For instance, he says, “current Government of Canada 3 – 5 year bonds are yielding below 2%, whereas the Excel High Income Fund pays out an annual distribution of 6%.”

A September, 2014 Bank of America Merrill Lynch report recognizes the flight to emerging market bonds, noting: “Since the summer of 2013, there have been heightened concerns about the implications of tapering and rising developed market rates for EM local bond performance. Despite this, we have seen consistent inflows into local markets, picking up even more heavily in 2014. As a result, foreign investors have become a significant portion of the investor base in many local debt markets.”

The truth is, says Kunselman, “emerging markets are now much more creditworthy.” The risk premium of emerging markets debt has declined significantly in recent years, resulting in significant improvements in the credit ratings of EM bonds. Currently, over 64% of EM bonds are rated investment grade, compared to about 20% in 2000.

The debt-to-GDP ratios of emerging markets have also fallen dramatically since the turn of the century, giving emerging market policymakers greater flexibility to implement fiscal and monetary policies. For instance, the government debt-to-GDP ratio of emerging markets is on average about 35% compared to about 100% for developed markets.

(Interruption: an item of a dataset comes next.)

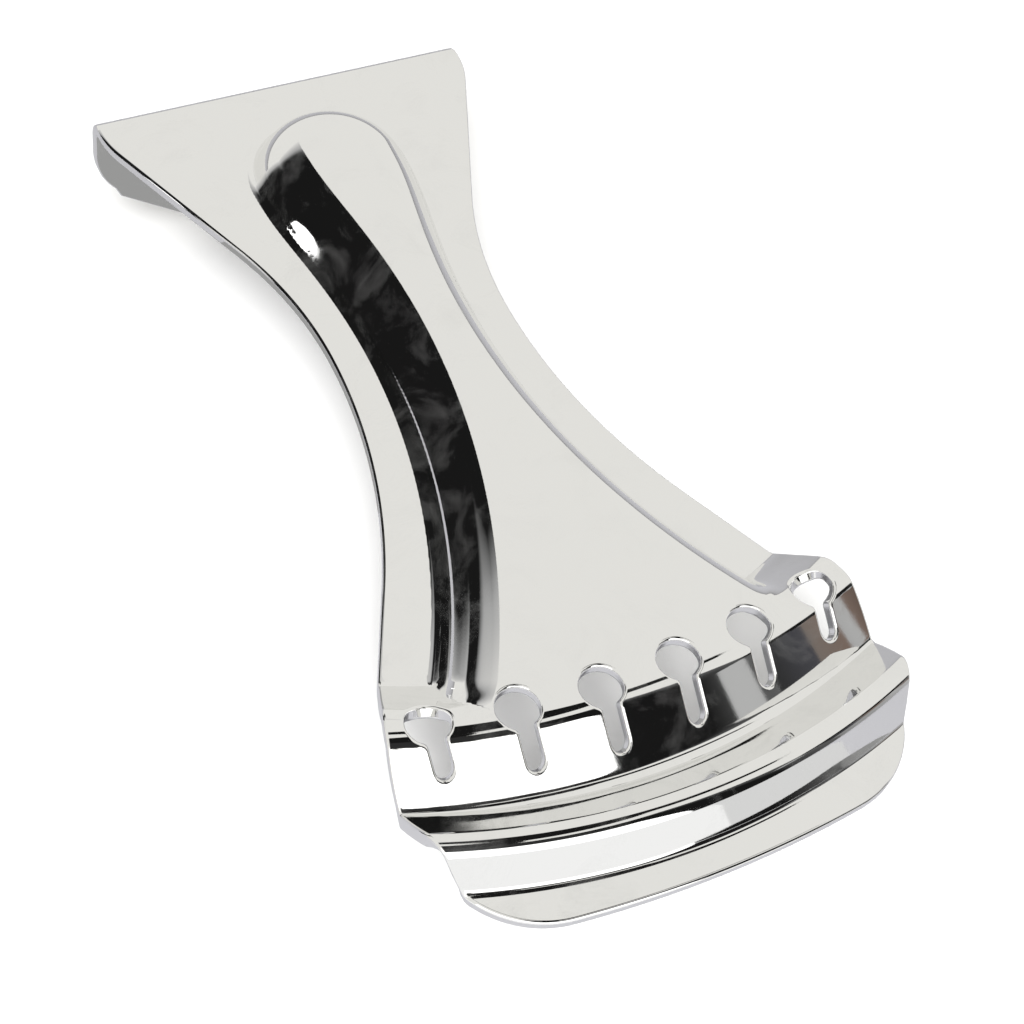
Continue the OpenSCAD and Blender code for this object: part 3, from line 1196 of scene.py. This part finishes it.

Incidentally, higher debt has been a drag on the economies of developed countries and is a significant contributor to their lower economic growth.

Kunselman suggests that the increasing attractiveness of emerging market bonds is also due to the fact that a greater portion of bonds are being issued in local currency. Traditionally, most emerging market bonds were denominated in either the US$ or Euros. However, that has changed in recent years with the majority of new EM bonds being issued in the currency of the issuing country.

The shift to issuing debt in local currencies has resulted from improved credit ratings of emerging countries; significantly higher economic growth; substantially lower debt levels; and much higher foreign reserves – resulting in EM countries becoming less dependent on external currencies. Incidentally, bonds issued in local currency are not susceptible to swings in the US$ or Euro, reducing currency risk for investors.

According to Kunselman, the risk of default by emerging market countries is also very low. EM governments have learned valuable lessons from the sovereign debt crises and currency devaluations of the mid-to-late-1980s and have since adopted prudent monetary and fiscal policies which have made their economies much more stable. They are experiencing strong economic growth, introduced flexible currency exchange rates, accumulated vast reserves of foreign currencies and reduced their debt levels. These structural improvements in their macro conditions have improved their creditworthiness, lowering the risk of default.

Evidently, emerging market bonds are becoming the choice of investors seeking higher yields which they can no longer get from traditional fixed income instruments.